Behavioral research tells us it takes10,000 hours of practice to mint a world class expert in most disciplines including the arts. Even genius can usually stand some sharpening. You exceeded the requisite level of honing via experience decades ago. After all, who lived and wrote “Daditude”? I think you must have been in the writer’s room when the script for Parenthood” was being written, and on the set as a highly compensated technical advisor on all things “Fatherly. Those school kids you gifted were getting mainlined by a guru and paterfamilias talking daddese in their own argot. I doubt anything was lost in translation.
Yet, as we both know, a dad is like a one-armed pitcher without the silvery, slivery, loverly, shiverly presence of someone like Suzanne. As a dad, you can still pitch—even put it over the plate—but your fastball lacks that assured, knowledgeable hop it once had, and your curve no longer buzzes—leaves a lot to be desired; and don’t even try a slider—it tends to end up in the dirt, without the levitation provided by a proximate silky sweetie behind the plate. Kids are at bat 24/7. Balance is everything; for a daddeo…..
It’s Easter, a time to ponder resurrection in all its many forms and guises, and to be thankful for the lift Spring gives to whatever we dads pitch. This year, the rise seems especially spectacular. And that moon—has it ever been so clearly elevated by light? Is there a sinuous wave or two in its radiance?
I would have loved to see a picture of the DAD dinner and youse guys! Reading this makes me nostalgic for something I never had….a DAD…..I think I would have liked to have had someone like you to fill that gap….

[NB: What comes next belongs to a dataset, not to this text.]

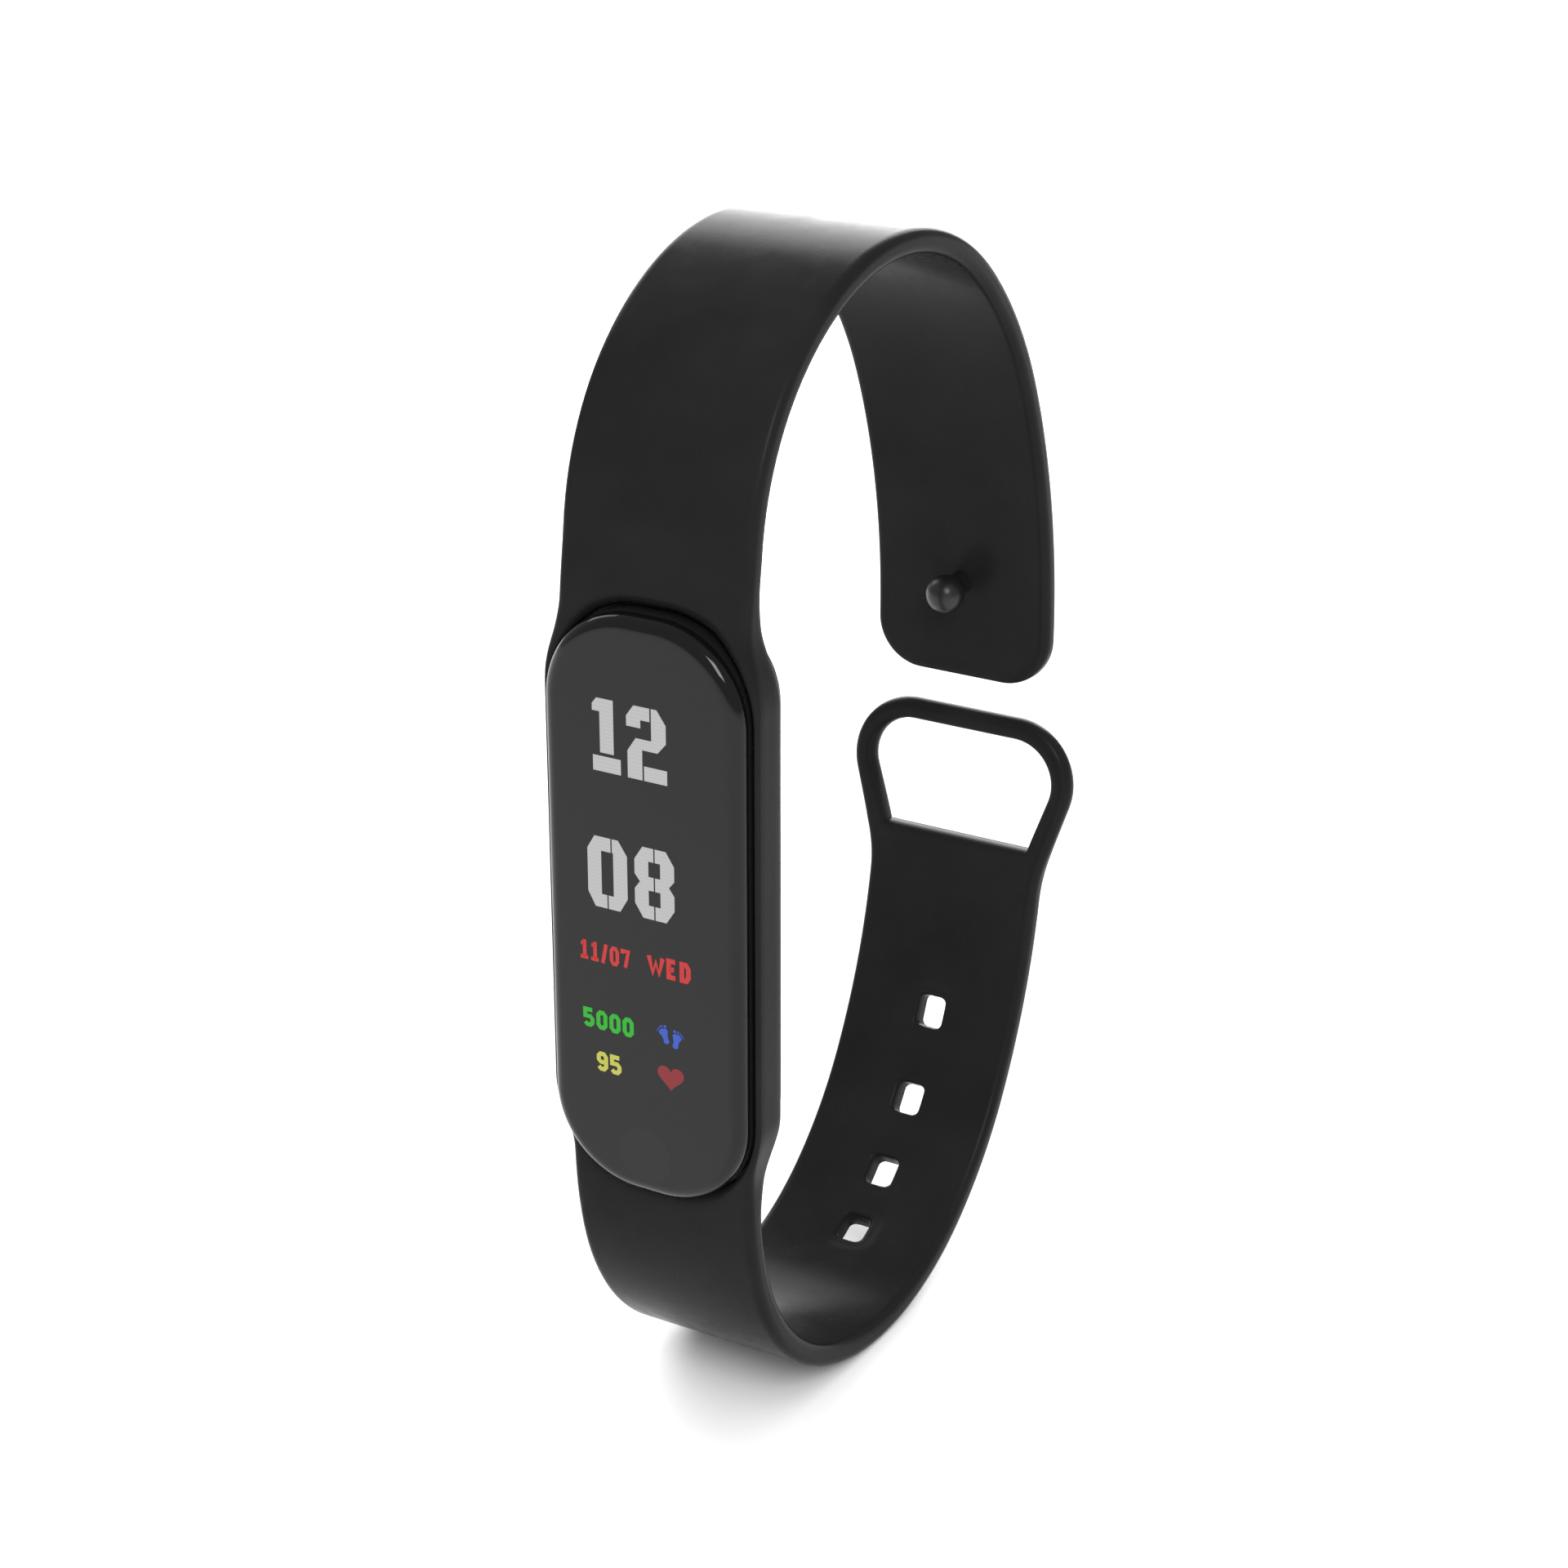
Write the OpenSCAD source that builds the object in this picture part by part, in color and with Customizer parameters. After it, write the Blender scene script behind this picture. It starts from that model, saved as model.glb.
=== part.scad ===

I wish I would have dad memories, never had one around, but I helped my husband become a great dad and Papa to our grandkids!!
Chris, I agree with you about the future! I recently had the pleasure of spending time with some ebullient 4th graders in Mrs. Durazzo’s class in Long Beach. The PTA created a reading program where volunteers choose a book from a basket in the office and read to the class. I chose Hidden Figures, a version written for young students, and the kids were attentive and not shy about making comments! We’ll be all right!